### Recorded data

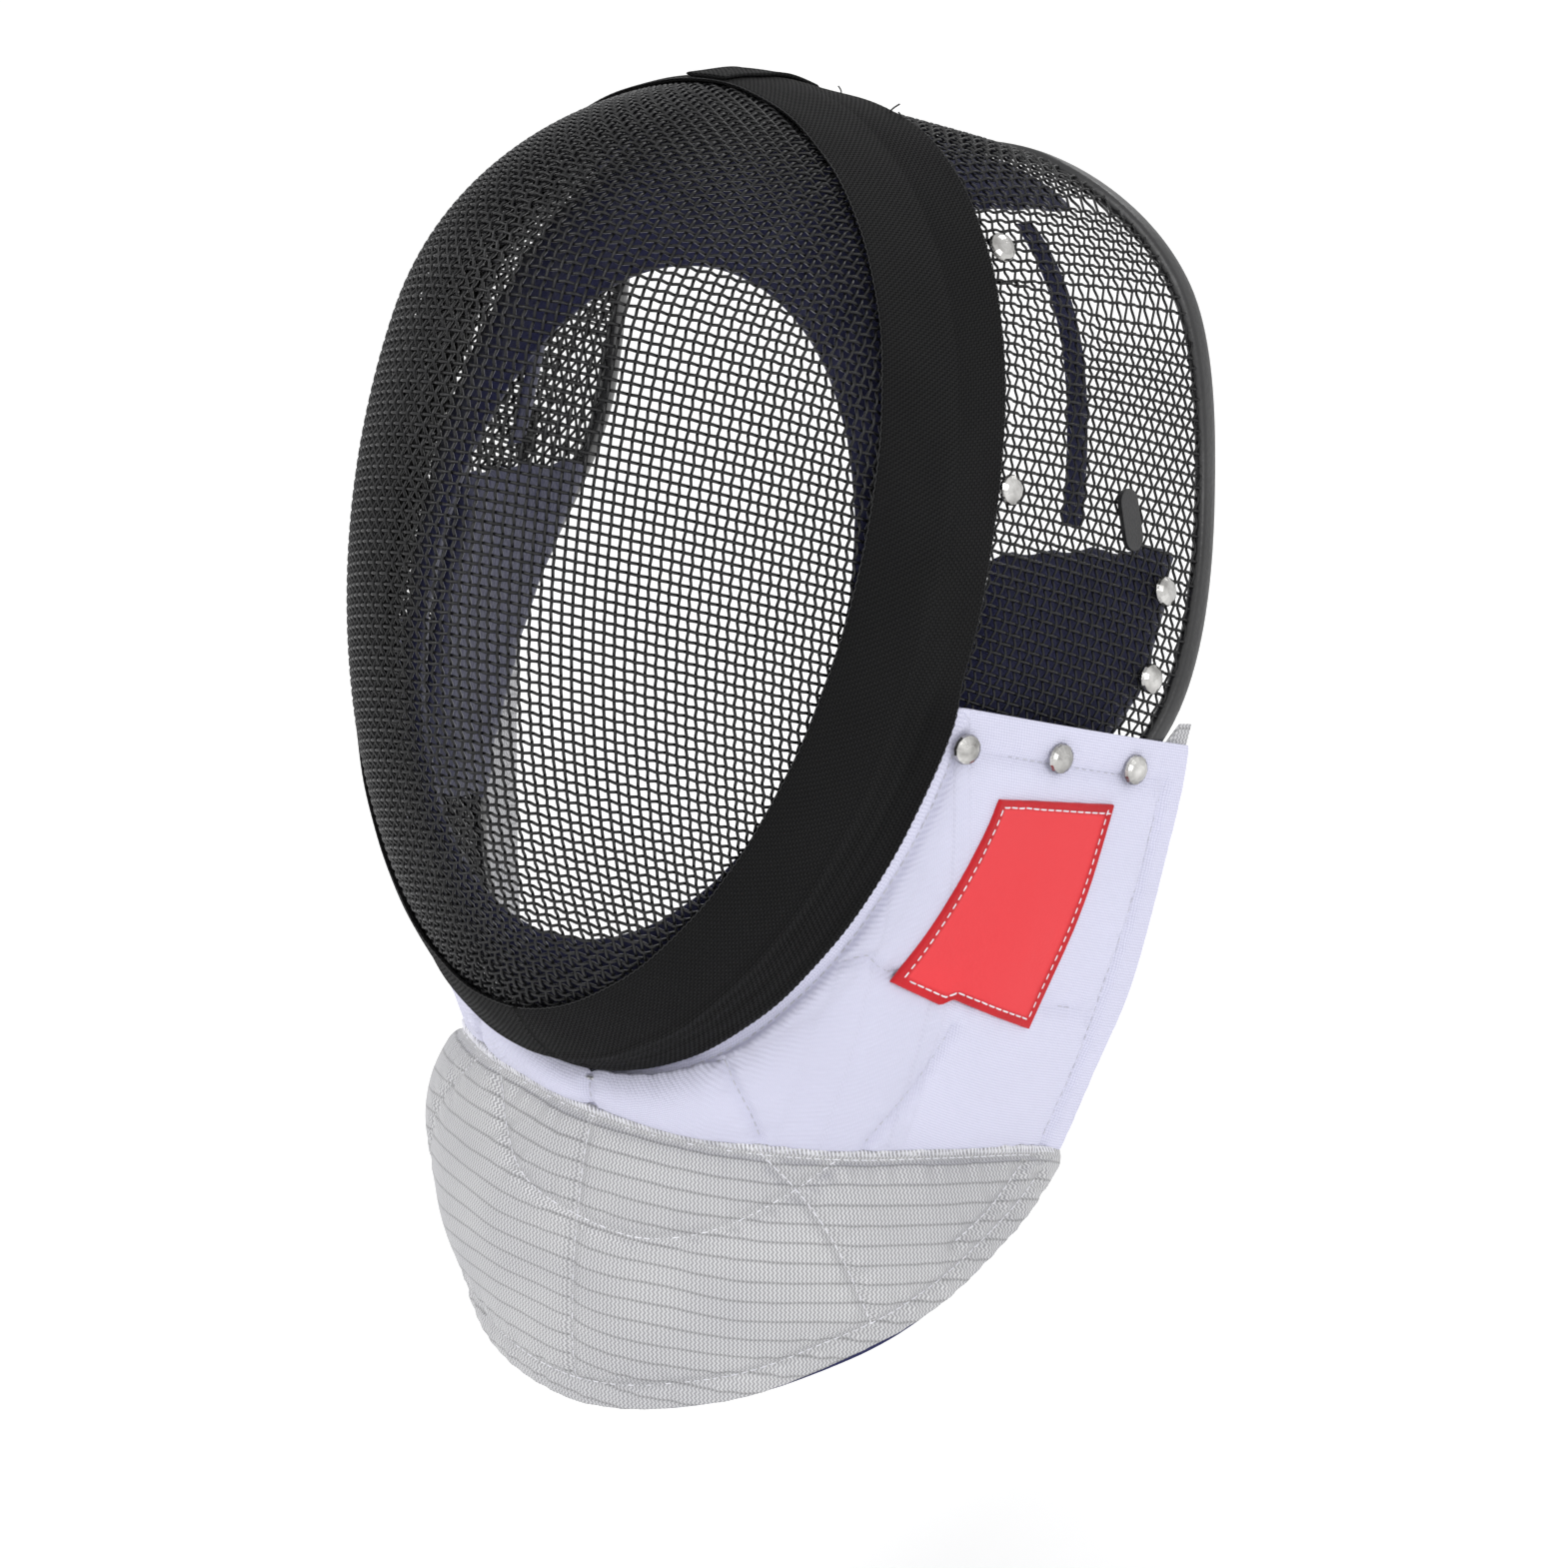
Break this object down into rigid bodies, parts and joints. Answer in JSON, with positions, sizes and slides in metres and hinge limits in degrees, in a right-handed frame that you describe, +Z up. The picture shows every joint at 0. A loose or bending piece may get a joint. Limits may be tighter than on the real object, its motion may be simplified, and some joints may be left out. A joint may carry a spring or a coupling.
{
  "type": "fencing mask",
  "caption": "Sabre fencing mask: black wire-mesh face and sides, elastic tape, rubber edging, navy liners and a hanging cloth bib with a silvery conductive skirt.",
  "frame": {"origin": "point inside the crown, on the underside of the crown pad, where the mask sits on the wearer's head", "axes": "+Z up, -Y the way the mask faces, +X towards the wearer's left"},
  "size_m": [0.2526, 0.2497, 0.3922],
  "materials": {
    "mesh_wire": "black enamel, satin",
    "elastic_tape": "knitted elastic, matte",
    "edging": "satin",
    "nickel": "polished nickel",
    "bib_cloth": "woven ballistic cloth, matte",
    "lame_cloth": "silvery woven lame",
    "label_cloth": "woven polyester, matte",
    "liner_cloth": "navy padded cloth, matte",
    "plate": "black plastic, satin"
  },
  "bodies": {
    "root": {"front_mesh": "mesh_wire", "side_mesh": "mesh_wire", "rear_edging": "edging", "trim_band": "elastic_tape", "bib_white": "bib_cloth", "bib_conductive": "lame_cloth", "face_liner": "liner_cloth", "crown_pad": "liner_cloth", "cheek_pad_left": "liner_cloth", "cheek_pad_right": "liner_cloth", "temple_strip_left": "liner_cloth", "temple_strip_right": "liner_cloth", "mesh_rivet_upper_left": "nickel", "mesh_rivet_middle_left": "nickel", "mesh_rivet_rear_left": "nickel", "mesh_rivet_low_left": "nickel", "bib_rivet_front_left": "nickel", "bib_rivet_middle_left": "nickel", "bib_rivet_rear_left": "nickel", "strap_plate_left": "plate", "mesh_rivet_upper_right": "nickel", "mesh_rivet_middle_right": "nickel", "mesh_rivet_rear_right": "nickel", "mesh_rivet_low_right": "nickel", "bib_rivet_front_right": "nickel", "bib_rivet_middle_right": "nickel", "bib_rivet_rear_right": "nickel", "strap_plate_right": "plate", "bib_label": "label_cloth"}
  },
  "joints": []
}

### To do
Repeat the material word for word, in full.

### The response
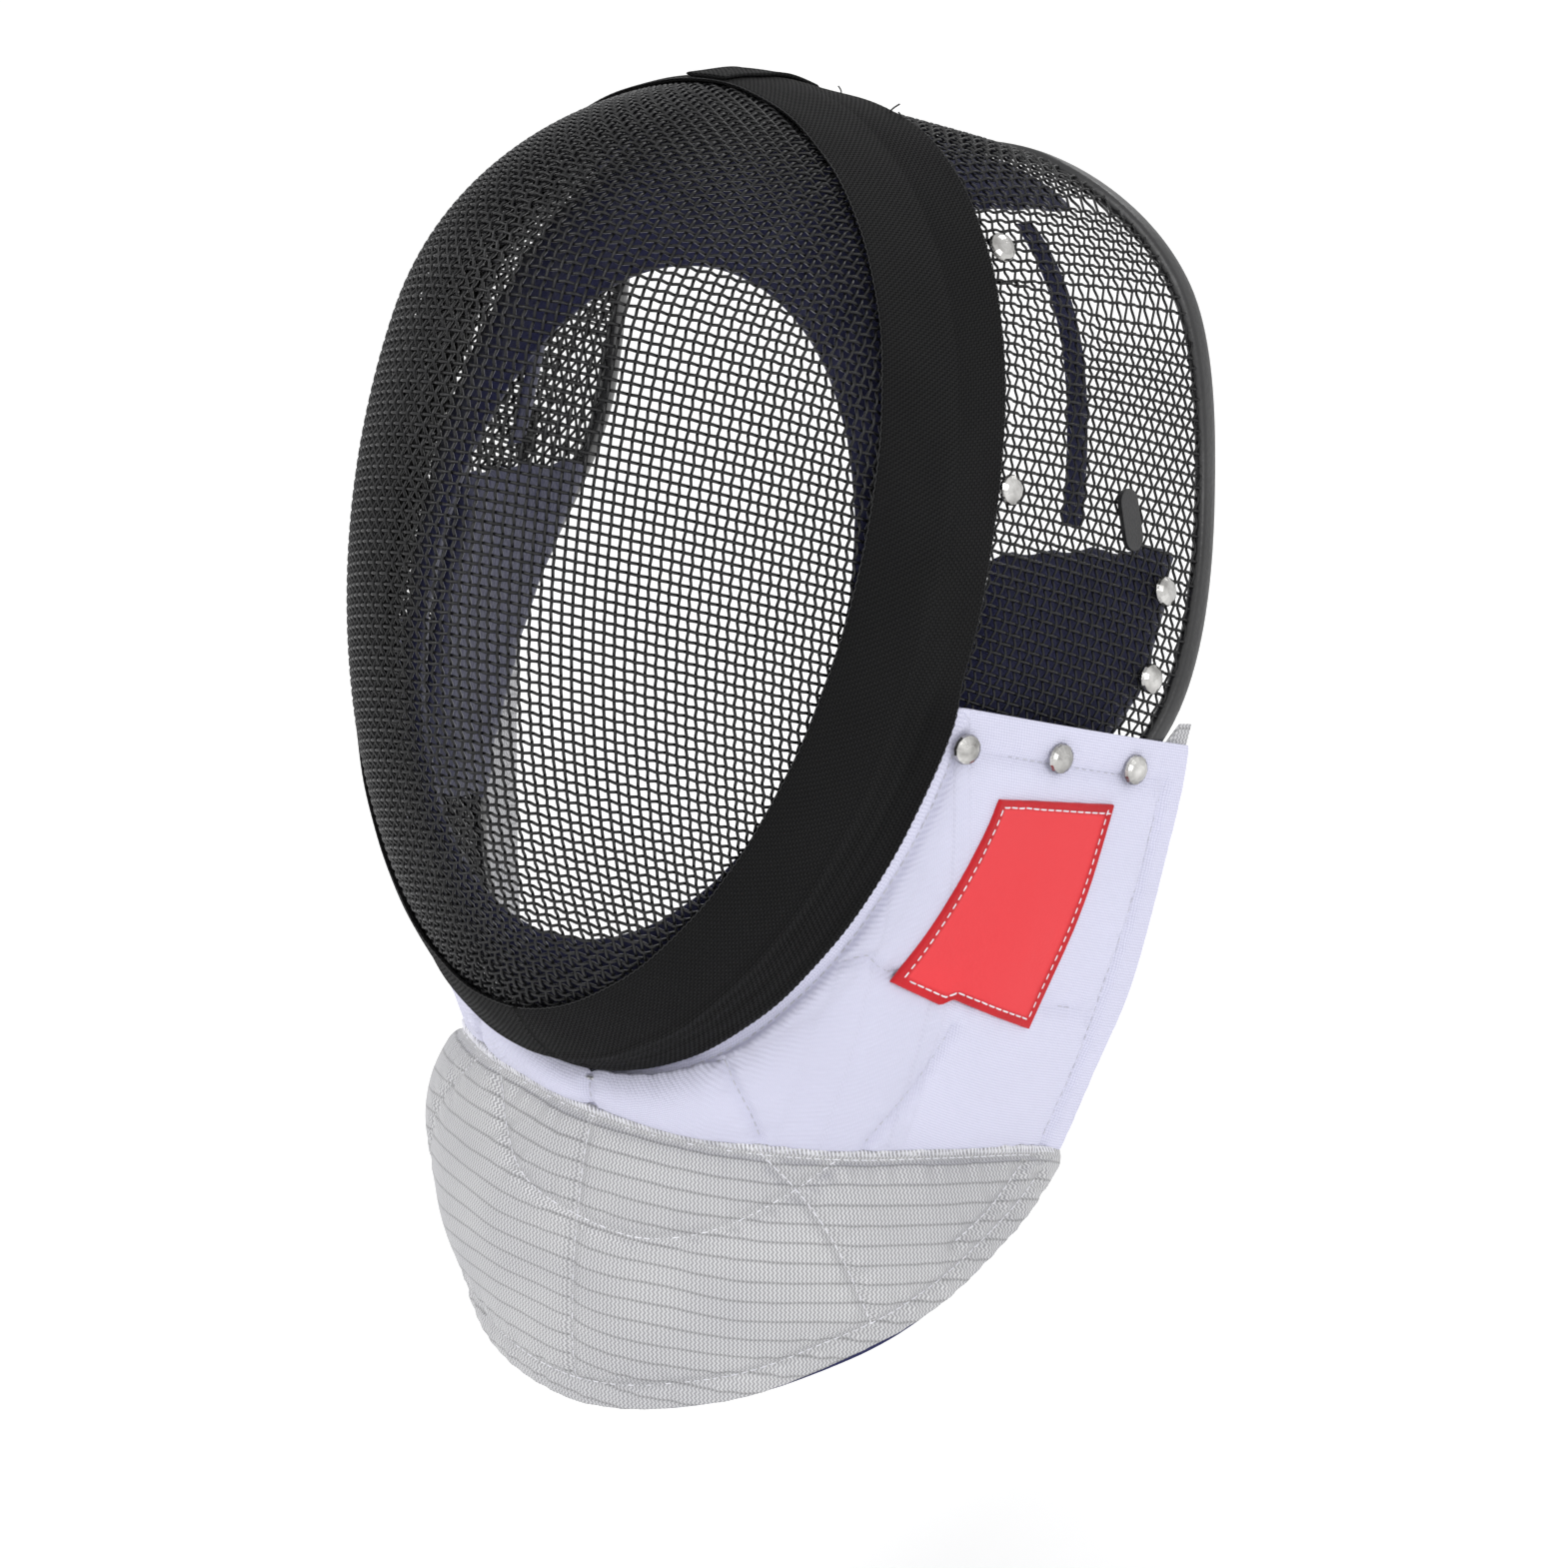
Break this object down into rigid bodies, parts and joints. Answer in JSON, with positions, sizes and slides in metres and hinge limits in degrees, in a right-handed frame that you describe, +Z up. The picture shows every joint at 0. A loose or bending piece may get a joint. Limits may be tighter than on the real object, its motion may be simplified, and some joints may be left out. A joint may carry a spring or a coupling.
{
  "type": "fencing mask",
  "caption": "Sabre fencing mask: black wire-mesh face and sides, elastic tape, rubber edging, navy liners and a hanging cloth bib with a silvery conductive skirt.",
  "frame": {"origin": "point inside the crown, on the underside of the crown pad, where the mask sits on the wearer's head", "axes": "+Z up, -Y the way the mask faces, +X towards the wearer's left"},
  "size_m": [0.2526, 0.2497, 0.3922],
  "materials": {
    "mesh_wire": "black enamel, satin",
    "elastic_tape": "knitted elastic, matte",
    "edging": "satin",
    "nickel": "polished nickel",
    "bib_cloth": "woven ballistic cloth, matte",
    "lame_cloth": "silvery woven lame",
    "label_cloth": "woven polyester, matte",
    "liner_cloth": "navy padded cloth, matte",
    "plate": "black plastic, satin"
  },
  "bodies": {
    "root": {"front_mesh": "mesh_wire", "side_mesh": "mesh_wire", "rear_edging": "edging", "trim_band": "elastic_tape", "bib_white": "bib_cloth", "bib_conductive": "lame_cloth", "face_liner": "liner_cloth", "crown_pad": "liner_cloth", "cheek_pad_left": "liner_cloth", "cheek_pad_right": "liner_cloth", "temple_strip_left": "liner_cloth", "temple_strip_right": "liner_cloth", "mesh_rivet_upper_left": "nickel", "mesh_rivet_middle_left": "nickel", "mesh_rivet_rear_left": "nickel", "mesh_rivet_low_left": "nickel", "bib_rivet_front_left": "nickel", "bib_rivet_middle_left": "nickel", "bib_rivet_rear_left": "nickel", "strap_plate_left": "plate", "mesh_rivet_upper_right": "nickel", "mesh_rivet_middle_right": "nickel", "mesh_rivet_rear_right": "nickel", "mesh_rivet_low_right": "nickel", "bib_rivet_front_right": "nickel", "bib_rivet_middle_right": "nickel", "bib_rivet_rear_right": "nickel", "strap_plate_right": "plate", "bib_label": "label_cloth"}
  },
  "joints": []
}